Shackles From the Deep
written by Michael H. Cottman
2017 (National Geographic)
Source: Review copy provided by the publisher
In some small way, I have always believed my spirit-and the spirits of all African Americans-is an everlasting part of the continent. Our ancestors endured the worst possible fates imaginable-and we survived.
In July 1972, renowned underwater treasure hunter Moe Molinar was diving in the Gulf of Mexico. He was looking for a sunken Spanish galleon that contained treasure. What he found instead were shackles that came from a slave ship which had wrecked almost 300 years earlier. The shackles were stored in a laboratory where they would sit for another ten years.
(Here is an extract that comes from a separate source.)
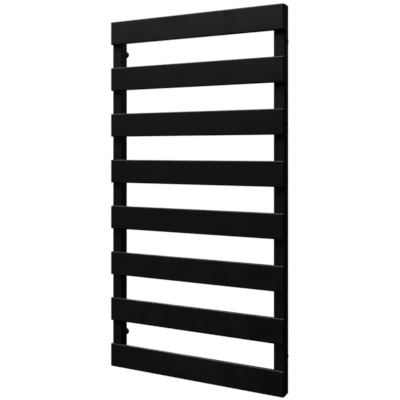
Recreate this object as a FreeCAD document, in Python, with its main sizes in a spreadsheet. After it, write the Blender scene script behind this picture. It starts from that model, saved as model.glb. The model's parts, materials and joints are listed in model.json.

Marine archaeologist David Moore, not wanting these historical relics to be forgotten, headed a team of divers in 1983 to find out more about the ship. The team found a bronze bell that gave a name to what had been only known as the English Wreck. Moore and company had found the bell from the Henrietta Marie. Forward to 1992 where award-winning journalist Michael H. Cottman was attending a conference for the National Association of Black Scuba Divers. He met a prominent marine biologist and underwater explorer, Dr. Jose "Doc" Jones. Dr. Jones tells him of his desire to lay an underwater memorial at the site of the Henrietta Marie. What follows is a riveting retelling of Cottman's thoroughly personal journey of over ten years to find out as much as he can about the Henrietta Marie and about those who contributed to the enslaving of his ancestors. He traveled to England, the Caribbean, western Africa and other sites to piece together what happened with this slave ship. This book is so intriguing to me because I kept turning pages quickly as if I was walking right beside Cottman to find the clues. That's great writing. I also appreciate how he shared his feelings about what he learned. It was a very emotional task that had him wondering about the mind-set of people who profited from the buying and selling of human beings. One other engaging facet of Shackles From the Deep was the people that you meet. Joseph Ndiaye, curator of the House of Slaves on Senegal's Goree Island, gave a touching tour of the building to Cottman and to his readers. There are many other compelling people, like Mr. Ndiaye, for us to encounter.
This is one of the most fascinating history lessons you will ever learn. It takes you well beyond the retelling of facts like the best nonfiction books do. This is a story that all students need to hear.